After Reza Shah Pahlavi banned hijab in 1936, a new committee for women’s affairs, Kanun-e Banovan (Society for Women), was established to bring together the disparate women’s groups and prepare Iranian women for unveiling. Arghoun was an active presence on the committee and was one of the first to give repeated numerous speeches on women's rights under its banner, encouraging women to fight for the right to education and suffrage.
She also launched Majaleh Banovan (Women's Magazine), which was one of the pioneering journals to be published after the unveiling decree, and composed poems about that emphasized her and others’ demand for equal rights for women.
Arghoun also played a key role in the establishment of the girls' schools. She taught French and was an officially-sanctioned teacher by the Ministry of Education, working for years at Namus, at teacher training center Dar al-Moalemat (House of Teachers) and at Nobavegan (Teenagers) high school.

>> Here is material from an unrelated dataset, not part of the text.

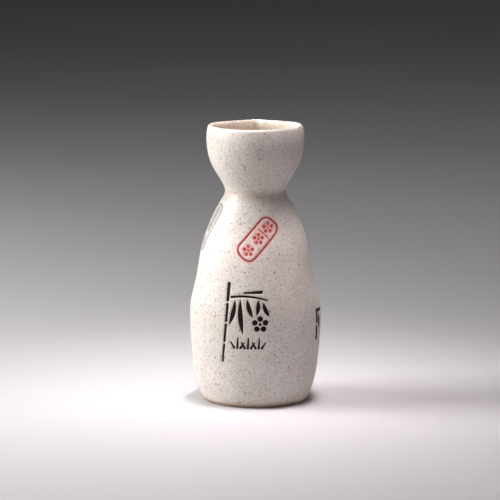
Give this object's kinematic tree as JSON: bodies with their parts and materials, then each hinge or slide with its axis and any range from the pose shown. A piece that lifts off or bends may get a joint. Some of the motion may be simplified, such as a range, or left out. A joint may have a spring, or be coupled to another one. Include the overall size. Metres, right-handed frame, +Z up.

In her poems she vigorously encouraged women to study. One reads: "A woman's beauty lies not just in curly hair / neither a face like flower, nor a mouth like blossom / Neither skirt of silk, nor a dress of Crepe Georgette / neither shining shoes, nor plaited dress / A woman's beauty lies in her truth and piety / such a woman shines everywhere like a candle / You zephyr, ask men on my behalf / why should 'weak' be my name in this country / If the "weak" is me, why is it on my shoulder / the task of bringing up a robust man? / Try you woman to wear the dress of knowledge / beautiful is the time when you wear this dress."
Following the re-occupation of Iran by the Allies in August 1941, Arghoun joined the Democratic Party of Iran and continued to press for the advancement of women's rights along with other activists.
Arghoun retired in 1958 and traveled to the United States to be nearer her children, and died eight years later in 1966. In accordance with her will she was buried in the Ibn-e Babvieh Graveyard, south of Tehran. Behind her she left hundreds of educated and inspired girls and two poet daughters, Simin and Taraneh, as well as more than 150 poems in the form of lyric, quatrain, and elegy published in the newspapers of her time.